Stevens has longstanding interests in the management of individualism in human-service organizations, and in the role of quantification in organizational decision-making. With Wendy Nelson Espeland, he has written on the evolution of measurement as a peculiarly important social form (2008, 1998). 

His first book, Kingdom of Children: Culture and Controversy in the Homeschooling Movement(Princeton, 2001), is an organizational analysis of the rise of a controversial and now global educational phenomenon.

Over the last decade Stevens has turned his attention to the study of universities, contributing to a renaissance of social-science inquiry into higher education in Europe and North America. His second book, Creating a Class: College Admissions and the Education of Elites (Harvard, 2007) assesses the consequences of the quantification of youthful accomplishment for the organization of American culture generally.  Professional recognitions of Creating a Class include the Pierre Bourdieu Award of the American Sociological Association’s Education Section.

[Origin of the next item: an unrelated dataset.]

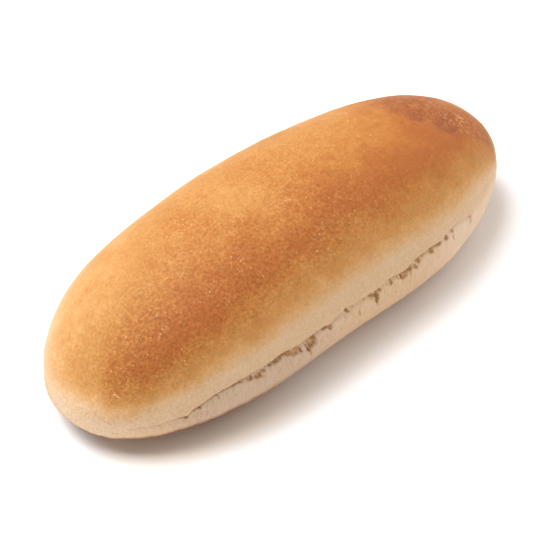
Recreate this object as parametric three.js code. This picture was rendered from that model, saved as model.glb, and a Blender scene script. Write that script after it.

Stevens’ current research includes two projects on the organization of higher education. The first, a collaboration with Cynthia Miller-Idriss (NYU) and Seteney Shami (Arab Council for the Social Sciences), is a comparative study of how U.S. research universities have formally organized research on world regions since World War II.  The second, supported with funds from the Bill & Melinda Gates Foundation, is a collaborative effort to build a more robust supply-side social science of broad-access colleges and universities in the United States. 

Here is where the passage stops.